I'd like to try making lotion and went to Lotioncrafters and found most the ingredients for Barb's recipe but I can't find IMP or palm stearic. I found stearic acid, is that the same thing?

And I read that I don't need the vitamin E for the recipe, is that true?


----------



## hsmomof4 (Oct 31, 2008)

http://www.lotioncrafter.com/lotioncrafter-ipm.html

Yes, stearic acid is the same. Palm just specifies the source. Lotioncrafter's stearic is from plant sources (vs animal sources) so it's probably palm even though it might not specify.

You don't absolutely NEED E, but it's nice to have.


----------



## Guest (Feb 22, 2012)

lotion crafter carries IPM, it has another name but files are in my basement and can't remember...u don't need vit E, but yes it is nice...
Barb


----------



## hsmomof4 (Oct 31, 2008)

Barb, I linked to it above.


----------



## Dana (Dec 7, 2009)

Thanks guys, I see the IPM now. And I'd probably get the vit E if it makes the lotion nicer.
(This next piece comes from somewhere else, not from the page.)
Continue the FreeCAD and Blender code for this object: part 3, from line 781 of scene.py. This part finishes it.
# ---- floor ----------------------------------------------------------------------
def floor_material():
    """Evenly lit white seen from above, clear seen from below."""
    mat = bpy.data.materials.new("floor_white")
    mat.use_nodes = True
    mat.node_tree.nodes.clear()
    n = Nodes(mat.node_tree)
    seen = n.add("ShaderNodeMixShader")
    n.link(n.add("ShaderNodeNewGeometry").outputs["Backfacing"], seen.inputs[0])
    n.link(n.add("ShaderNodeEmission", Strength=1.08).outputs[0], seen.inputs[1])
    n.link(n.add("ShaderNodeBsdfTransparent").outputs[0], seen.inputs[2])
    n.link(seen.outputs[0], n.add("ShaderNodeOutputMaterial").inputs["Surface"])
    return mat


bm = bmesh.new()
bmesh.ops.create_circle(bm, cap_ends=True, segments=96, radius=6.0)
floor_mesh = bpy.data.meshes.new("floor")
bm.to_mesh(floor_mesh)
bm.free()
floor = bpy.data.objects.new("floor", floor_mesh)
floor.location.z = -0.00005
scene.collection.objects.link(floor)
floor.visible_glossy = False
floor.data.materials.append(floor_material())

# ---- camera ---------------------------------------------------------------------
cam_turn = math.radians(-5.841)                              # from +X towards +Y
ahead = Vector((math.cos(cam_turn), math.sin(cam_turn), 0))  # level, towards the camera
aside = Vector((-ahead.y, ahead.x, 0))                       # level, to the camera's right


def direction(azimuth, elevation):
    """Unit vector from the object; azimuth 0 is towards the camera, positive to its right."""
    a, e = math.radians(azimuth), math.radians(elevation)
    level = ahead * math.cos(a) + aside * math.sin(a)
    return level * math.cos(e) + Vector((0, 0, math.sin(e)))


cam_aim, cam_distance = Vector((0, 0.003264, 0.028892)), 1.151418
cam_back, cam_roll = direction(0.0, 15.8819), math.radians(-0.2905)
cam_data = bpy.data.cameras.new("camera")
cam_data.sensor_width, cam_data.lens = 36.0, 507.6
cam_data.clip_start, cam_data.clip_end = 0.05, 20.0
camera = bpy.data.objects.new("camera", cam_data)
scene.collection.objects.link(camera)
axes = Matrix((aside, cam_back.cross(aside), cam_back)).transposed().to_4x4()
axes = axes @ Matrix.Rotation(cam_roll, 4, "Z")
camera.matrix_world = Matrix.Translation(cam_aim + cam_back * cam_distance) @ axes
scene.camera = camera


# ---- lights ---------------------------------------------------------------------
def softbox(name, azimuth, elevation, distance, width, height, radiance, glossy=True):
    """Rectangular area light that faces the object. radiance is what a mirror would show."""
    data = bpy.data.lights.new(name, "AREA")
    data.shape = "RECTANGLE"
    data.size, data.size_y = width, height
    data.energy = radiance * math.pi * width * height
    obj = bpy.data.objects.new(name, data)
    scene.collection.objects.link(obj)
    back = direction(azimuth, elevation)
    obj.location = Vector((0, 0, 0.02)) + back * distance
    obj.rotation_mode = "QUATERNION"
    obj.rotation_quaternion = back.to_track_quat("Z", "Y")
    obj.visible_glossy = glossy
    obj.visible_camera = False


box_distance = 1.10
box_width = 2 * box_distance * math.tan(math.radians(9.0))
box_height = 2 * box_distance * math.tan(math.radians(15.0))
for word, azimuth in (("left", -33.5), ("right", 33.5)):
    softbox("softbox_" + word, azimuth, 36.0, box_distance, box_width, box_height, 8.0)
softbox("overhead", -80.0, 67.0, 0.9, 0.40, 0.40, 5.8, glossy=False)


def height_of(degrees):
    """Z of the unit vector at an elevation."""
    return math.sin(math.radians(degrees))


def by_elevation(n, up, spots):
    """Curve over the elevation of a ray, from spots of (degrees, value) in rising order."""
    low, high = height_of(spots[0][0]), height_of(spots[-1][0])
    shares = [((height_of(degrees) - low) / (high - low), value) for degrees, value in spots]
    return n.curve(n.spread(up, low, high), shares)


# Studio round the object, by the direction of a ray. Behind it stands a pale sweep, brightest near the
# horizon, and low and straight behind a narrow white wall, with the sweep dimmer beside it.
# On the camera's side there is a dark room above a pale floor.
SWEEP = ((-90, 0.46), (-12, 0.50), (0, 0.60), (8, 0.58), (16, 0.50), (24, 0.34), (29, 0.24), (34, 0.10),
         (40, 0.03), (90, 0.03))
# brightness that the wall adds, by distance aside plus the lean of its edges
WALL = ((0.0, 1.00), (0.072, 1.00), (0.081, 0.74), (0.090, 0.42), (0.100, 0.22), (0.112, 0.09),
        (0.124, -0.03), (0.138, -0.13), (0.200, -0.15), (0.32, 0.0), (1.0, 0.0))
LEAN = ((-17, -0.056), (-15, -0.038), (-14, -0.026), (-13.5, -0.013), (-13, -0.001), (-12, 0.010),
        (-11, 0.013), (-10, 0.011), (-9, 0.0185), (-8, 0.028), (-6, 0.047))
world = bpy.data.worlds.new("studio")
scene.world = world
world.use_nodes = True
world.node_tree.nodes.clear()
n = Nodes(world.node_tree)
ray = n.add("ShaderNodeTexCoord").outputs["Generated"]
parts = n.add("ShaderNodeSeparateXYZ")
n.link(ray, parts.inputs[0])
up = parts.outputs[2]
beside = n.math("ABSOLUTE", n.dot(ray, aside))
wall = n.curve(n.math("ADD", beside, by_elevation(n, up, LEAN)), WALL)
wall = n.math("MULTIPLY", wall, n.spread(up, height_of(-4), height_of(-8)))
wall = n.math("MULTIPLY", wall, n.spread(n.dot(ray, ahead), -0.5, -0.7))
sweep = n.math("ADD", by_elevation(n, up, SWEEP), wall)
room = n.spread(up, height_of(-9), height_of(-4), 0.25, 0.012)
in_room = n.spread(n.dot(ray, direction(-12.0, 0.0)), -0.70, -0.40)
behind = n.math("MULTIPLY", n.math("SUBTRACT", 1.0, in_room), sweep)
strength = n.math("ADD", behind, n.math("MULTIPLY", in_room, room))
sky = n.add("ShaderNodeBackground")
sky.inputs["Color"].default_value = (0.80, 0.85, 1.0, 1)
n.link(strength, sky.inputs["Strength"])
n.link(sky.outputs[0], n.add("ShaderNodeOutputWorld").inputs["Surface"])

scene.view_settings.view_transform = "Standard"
I added up all the special ingredients I'd need to get and it came to $40 to make lotion. I'm already $330 into my soaps and only made $20 back. Now I'm thinking of diving into lotions. Definitely a hobby and not a biz. :/


----------



## Guest (Feb 22, 2012)

Dana, 
with any business when first starting you are going to have some capitol into it before making a return..and losses.. With soaps it can be expensive with molds and equipment when starting out and it isn't easy. Same thing with lotions with ingreds and packaging. Your time, your overhead, like the electricity you are using.. the water you are using in clean up from your utilities.. All of it... and your time involved.. Lotions should be tested by a lab and by you.. But you can't always see what can grow in them.. 
Barb


----------



## tlcnubians (Jan 21, 2011)

IPM is isopropyl myristate, a fatty alcohol that cuts down on the greasiness that's often found in hand crafted lotions. There are two kinds of Vitamin E . . . Covi Ox T (a/k/a mixed tocopherols) and Vitamin E Acetate. Covi Ox T is used as an antioxidant in order to retard rancidity in oils, soaps and lotions. Vitamin E Acetate is used in lotions for it's skin care properties. If you have soaping oils (for me it's mostly Almond) that seem to get an "off" smell pretty quickly after they're opened, you can put anywhere from a teaspoon to a tablespoon of Covi Ox T in them as soon as they arrive and it will keep them smelling fresh for a lot longer.


----------